Dans ces conditions, comment voulez-vous que les familles restent les bras croisés face à cette décision malveillante et malvenue du Premier ministre illégitime qui les pénalise si terriblement ?     

Les familles ou les masses populaires ont-elles besoin dans ce cas des gangs soutenus par l’ONU  qui les massacrent, les kidnappent quotidiennement pour les flanquer dans les rues ?

Pour terminer, Monsieur le Secrétaire général, nous voulons vous assurer que le peuple, cette fois, ne quittera les rues qu’avec l’établissement d’un gouvernement de transition choisi par les Haïtiens/Haïtiennes ayant une feuille de route, un programme global allant dans le sens de la satisfaction de ses légitimes revendications. Cela passe forcément par la démission d’Ariel Henryque vous et les autres acteurs de la communauté internationale anti-Haïti entendent coute que coute appuyer pour le travail criminel de déstabilisation de notre pays qu’il effectue à votre satisfaction.
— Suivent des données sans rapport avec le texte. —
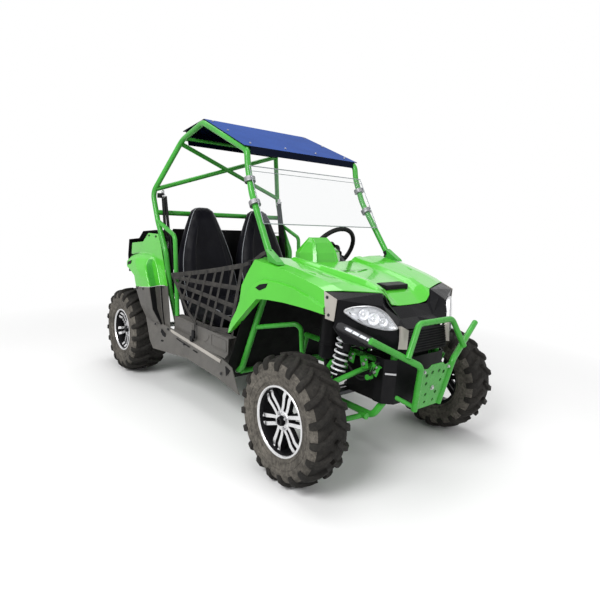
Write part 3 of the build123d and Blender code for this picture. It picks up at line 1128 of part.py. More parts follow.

Nous, organisations signataires, vous invitons à vous ressaisir et à faire preuve de respect à l’égard de la lutte du peuple haïtien et réparer les torts énormes commis à son encontre par vos actes et vos propos désobligeants. Nous sommes en outre convaincues, comme déjà signalé lors d’une correspondance en juillet dernier, que le temps est venu pour que les relations entre Haïti et le système des Nations Unies soient désormais définies sur de nouvelles bases compte tenu du bilan négatif et désastreux des missions onusiennes déployées en Haïti depuis la décennie 1990.